Use Background Buzz When You Need Ideas
A practical guide to using moderate café-like sound for brainstorming, rough drafts, and getting unstuck. Not as a productivity rule. As a small tool.
Sometimes silence is exactly wrong for the work in front of you.
Not always, and not even most of the time. But when you’re trying to come up with something new and the room feels a little too sharp, a little ambient texture can be the difference between staring at the page and actually moving. There’s research behind this. If you want the deeper version, our companion piece, Is Noise Always Bad for Creative Thinking?, walks through the study. This Field Note is about what to do with the finding in real life.
When it helps
The easiest mistake is to treat background buzz like a productivity cheat code. It’s more useful to treat it as a tool for a specific kind of work.
Reach for it when the task is open-ended: brainstorming, rough drafting, naming, sketching directions, looking for non-obvious connections. Those are the moments when a perfectly silent room can start to feel a little too sharp. The moderate-noise finding is useful here because it gives you permission to stop chasing silence as the default ideal.
The common thread isn’t busyness. It’s openness. If the task needs exploration, moderate background buzz may help. If the task needs precision, quiet probably still wins.
How to dial it in
The practical word in the study isn’t noise. It’s moderate.
If the sound makes you strain, if it pulls your attention every few seconds, or if you feel the urge to fight it, you’re probably past the sweet spot. You want the room to feel inhabited, not loud. Present, not demanding. Something you notice at the start of the session and then mostly stop thinking about.
That applies whether you’re using speakers, headphones, or an actual coffee shop. If headphones make the environment feel too close, lower the volume. If the room still feels dead, raise it a little. The point isn’t to imitate someone else’s exact setup. The point is to create just enough texture for idea work.
If you want a ready-made starting point, Coffitivity is a consistent café-like soundscape that saves you the hunt for the right shop, playlist, or rain mix. Pick one, keep the volume moderate, and you’ve got the same conditions session to session. That repeatability matters for the experiment at the bottom of this page.
When to skip it
This is where the study’s limits matter most.
Don’t force background buzz onto work that clearly wants something else. If you’re editing sentence by sentence, proofreading, doing admin, memorizing, or trying to catch small mistakes, quiet is likely better. The same goes for days when you already feel overstimulated. Helpful friction is still friction. If you’re running low, even moderate ambience can feel like one demand too many.

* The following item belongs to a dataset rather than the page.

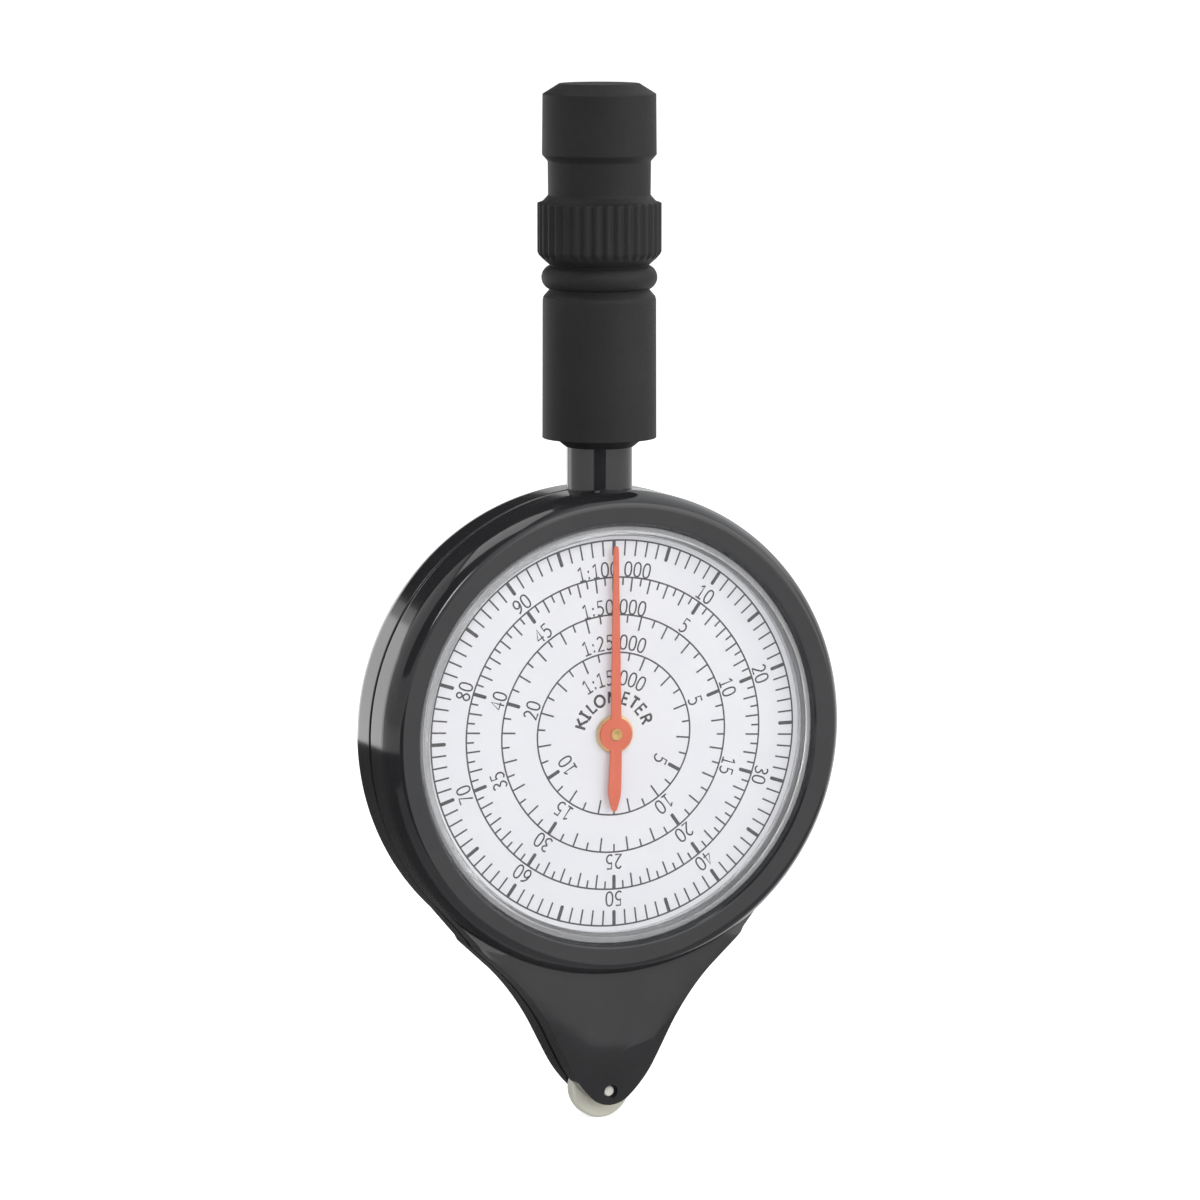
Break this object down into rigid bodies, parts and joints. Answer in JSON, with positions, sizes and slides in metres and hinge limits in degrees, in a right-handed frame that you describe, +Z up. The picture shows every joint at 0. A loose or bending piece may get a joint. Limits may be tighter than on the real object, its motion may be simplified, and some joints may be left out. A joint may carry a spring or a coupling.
{
  "type": "opisometer map measurer",
  "caption": "Hand-held map measurer: round split case with a dial and pointer under a clear cover on each side, fluted rubber grip, and a tracing wheel in a beak below.",
  "frame": {"origin": "the point where the tracing wheel touches the map, in the parting plane of the case", "axes": "+Z up the handle, away from the map; -Y out of the front dial; +X to the right of the front dial"},
  "size_m": [0.044, 0.0112, 0.0939],
  "materials": {
    "case_plastic": "polished",
    "crystal": "clear moulded acrylic",
    "dial": "printed white",
    "brass": "turned",
    "pointer_red": "satin",
    "steel": "ground",
    "nylon": "natural ivory nylon",
    "grip_rubber": "matt"
  },
  "bodies": {
    "case": {"front_case": "case_plastic", "rear_case": "case_plastic", "front_crystal": "crystal", "rear_crystal": "crystal", "front_dial": "dial", "rear_dial": "dial", "front_bush": "brass", "rear_bush": "brass", "idler_pin": "steel", "grip_sleeve": "grip_rubber"},
    "pointer_set": {"centre_arbor": "brass", "centre_gear": "brass", "front_pointer_washer": "brass", "rear_pointer_washer": "brass", "front_pointer": "pointer_red", "rear_pointer": "pointer_red"},
    "second_set": {"second_arbor": "steel", "second_gear": "brass", "second_pinion": "brass"},
    "idler": {"idler_gear": "brass"},
    "wheel_set": {"tracing_wheel": "nylon", "wheel_pinion": "nylon", "wheel_axle": "nylon"}
  },
  "joints": [
    {"name": "pointer_turn", "type": "hinge", "parent": "case", "child": "pointer_set", "pos_m": [0, 0, 0.03584], "axis": [0, 1, 0], "continuous": true},
    {"name": "second_turn", "type": "hinge", "parent": "case", "child": "second_set", "pos_m": [0, 0, 0.01484], "axis": [0, 1, 0], "continuous": true},
    {"name": "idler_turn", "type": "hinge", "parent": "case", "child": "idler", "pos_m": [0, 0, 0.00704], "axis": [0, 1, 0], "continuous": true},
    {"name": "wheel_roll", "type": "hinge", "parent": "case", "child": "wheel_set", "pos_m": [0, 0, 0.00284], "axis": [0, 1, 0], "continuous": true}
  ],
  "couplings": [
    {"joint": "second_turn", "follows": "pointer_turn", "ratio": -14},
    {"joint": "idler_turn", "follows": "pointer_turn", "ratio": 22.4},
    {"joint": "wheel_roll", "follows": "pointer_turn", "ratio": -56}
  ]
}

The win isn’t becoming a person who always works with sound. The win is learning which tasks benefit from a little atmosphere and which ones don’t.
Try this
For one work session:
- Pick one open-ended task that’s been hard to start.
- Turn on a moderate café-like soundscape.
- Work for 20 minutes without changing the setup.
- At the end, ask one question: did the task feel easier to enter and stay inside?
If yes, try it again with similar work. If no, change the volume, change the task type, or go back to quiet. The goal isn’t to prove the study in your apartment. The goal is to notice what kind of environment helps you think a little more freely.